Participants are invited to bring their laptop, tablet, or smartphone along with their best activities, lessons, or labs to share with the group. We will all be collaborating in some shared resources, so please bring a device that allows you to easily interact with a Google doc. Please also bring a copy of your syllabus if you have one already so we can plan for the upcoming year of AP Physics.
I look forward to meeting you!
AP Physics C - In Person
Instructor: Gardner Friedlander
AP Physics C is a year-long calculus-based physics course equivalent to a typical introductory university course for scientists or engineers. The College Board recommends that this course not be a first-year course in physics, but in recognition of differing demands at different schools, the exam is broken into two 90 minute parts—Mechanics and Electricity and Magnetism. Thus if students have had no physics prior to this course, they can take a full year covering just Mechanics (with a full year of Electricity and Magnetism the following year.) If they have had a good prior exposure to physics, then both halves can be taken in a single year.
This institute is designed to assist teachers using either model. Participants will have the chance to engage with other teachers who teach courses similar to their own, work on pacing and syllabus development, and design and execute laboratory and demonstration activities for use in their own classrooms, with participants encouraged to share their own ideas for demonstrations and best practices. The new College Board resources for Physics C will be examined (along with other changes in the Advanced Placement program such as the earlier registration needed.) Participants will also leave the institute with access to almost 50 years of past exams and solutions (a larger data base than the one used in the College Board new resources.) Emphasis will be placed on teaching problem solving techniques and approaches to teaching AP Physics C with an emphasis on encouraging higher order thinking skills and remediating student misconceptions. Participants will often work in small groups to allow them to choose the activities and portions of the course that best fit their needs. For each course (Mechanics and E&M) as appropriate, the presenter will familiarize participants with the whole framework for the curriculum, with emphasis on the portions that have proved most difficult for students in the past.
AP Statistics - In Person
Instructor: Brendan Murphy
In this institute participants will experience a complete overview of the new AP Statistics curriculum framework with emphasis on appropriate use of the graphing calculator, content and pacing, and global review for the AP exam. We will also review content and pedagogy in the following areas: Exploratory Data Analysis, Experimental Design, Probability and Simulations, and Statistical Inference. A special focus on assessment and motivation will help participants incorporate new strategies to build a successful AP Statistics program at their school. We will review the College Board’s resources available to all teachers including AP Classroom and AP Central. Homework will be given each night and participants are encouraged to work together on these assignments. Since the AP Statistics Exam is 100% calculator active this technology will be used extensively during the workshop.
AP US History - In Person
Instructor: Susan Pingel
This in person workshop is designed for both new and experienced teachers. Teachers will have the chance to wrestle with how to teach their best college level US History survey course by using compelling questions, class discussions and primary sources, while they develop the course syllabus. The workshop will open up ways to use Historical Thinking Skills to explore content from 1491 to the present. Teachers will plan lessons and units that motivate students and encourage deep thinking. Teachers will learn that they have more freedom in developing their course content than they think!

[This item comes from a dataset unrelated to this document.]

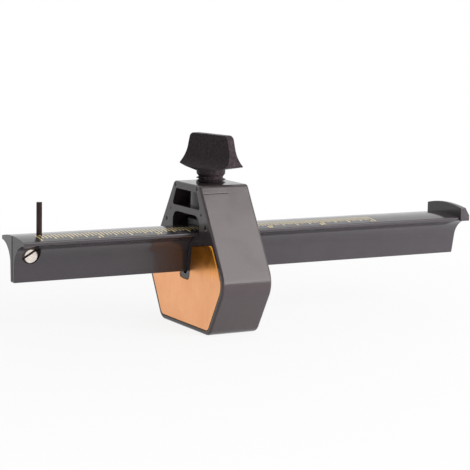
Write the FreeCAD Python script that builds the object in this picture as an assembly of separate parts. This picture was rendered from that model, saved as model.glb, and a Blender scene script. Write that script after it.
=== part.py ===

AP World History - In Person
Instructor: Jonathan Henderson
World History is a relatively new discipline and its methodology differs considerably from other approaches to history. This workshop is based on the philosophy that understanding the conceptual structure of the course and the interaction of its component parts is essential to creating effective lessons and assessments in the classroom. After briefly outlining the “architecture” of AP World History, we will consider proven lesson plans and how they serve as models for creating quality activities in the classroom. Teachers will leave with ready-to-go classroom materials, tech tools, curriculum guides, and assessment items as well as the informed ability to develop these on their own. A significant part of the week will be devoted to teaching the skills necessary for the writing component of the exam with special attention to recent changes in the rubric and essay prompts.
Letter to Participants
Dear AP World History participants:
Welcome to the St Johnsbury APSI in World History! It is my pleasure to lead this professional development event and my goal that, whether you are new or experienced, you will leave with a deeper understanding of the course as well as materials for use in your classroom. This workshop is based on the philosophy that understanding the conceptual structure of the course and the interaction of its component parts is essential to creating effective lessons and assessments in the classroom. I constantly try to put myself into your shoes and remember the Summer Institutes I attended in past years as a participant and plan our sessions according.
Teaching this class can be a daunting enterprise. Not only is our subject immense, but it often feels as if we are teaching two classes: a content class and a skills-based writing class. To make it manageable, these two components really must be taught together. It is my goal that teachers leave my workshop with specific lessons that build skills while also conveying content. I also want teachers to have the ability to use these lessons as models to create their own classroom materials. We will also review the new rubrics and essay prompts and consider their implications for classroom instruction.